The price was a foul mood, a smidgeon of road rage, extremely uncomfortable antsiness – an actual physical fizzing inside my body – and a big old rant at someone I love who took it like a champ but did nothing to deserve it.

Oh, and massive FOMO. {Or rather, KIMO. Knowing I’d Missed Out.}

Not ideal.

The cost of me not swimming {except on days I actively choose not to, see Lesson 6}, is much higher than the cost that is the extra bit of effort required to plough through resistance, violent weather, and fear of what lies beneath.

As in the sea, so in the studio:

What’s the cost of you not getting to make your art? Is it worth it?


Lesson 6: You always have a choice.

You always have a choice - swimming lessons for artists


What the sea taught me: 

Choosing not to do the thing is a choice you can make. No judgements on that.

And when circumstances choose for you, you can actively choose that too.

When I didn’t go swimming that day and turned into a ranting monster, I didn’t make the choice with any kind of conscious, considered energy.

Two days ago, despite getting as far as the slipway down to the rocks, I again didn’t swim, and it was a considered, conscious choice.

I stood there for several minutes, leafing through my thoughts and feelings until I was clear on what I wanted and what cost I was prepared to pay that day. And then I went home.

I felt fine about it; good ,even. It was the right choice even though I didn’t swim, and I didn’t regret it and no one got ranted at. It was a cleanly made decision.

As in the sea, so in the studio:

You can choose not to answer the call. There is power in consciously saying to yourself, today I’m going to do something else.

{Even if that’s because you have to.

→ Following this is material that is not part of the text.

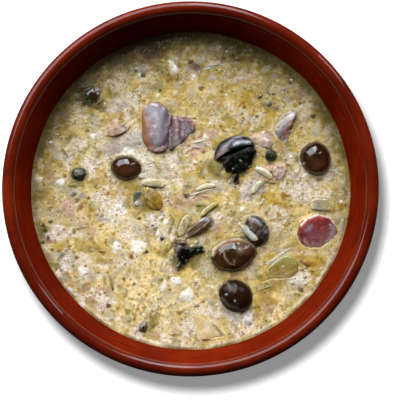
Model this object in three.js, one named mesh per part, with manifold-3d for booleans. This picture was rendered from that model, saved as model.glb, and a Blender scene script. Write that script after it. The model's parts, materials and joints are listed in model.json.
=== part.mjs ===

Our power lies in our decision to choose what’s happening.}


As we near the 2000 word count {?!}, I’m going to stop there with the swimming lessons for artists for today! Even though there are probably endless lessons in doing anything that challenges you.

None of this will be new to you, but my hope is that the ideas offer reassuring reminders, or fresh ways to see what are very common experiences to artists and swimmers {and humans} alike.

Which swimming lesson will you try today?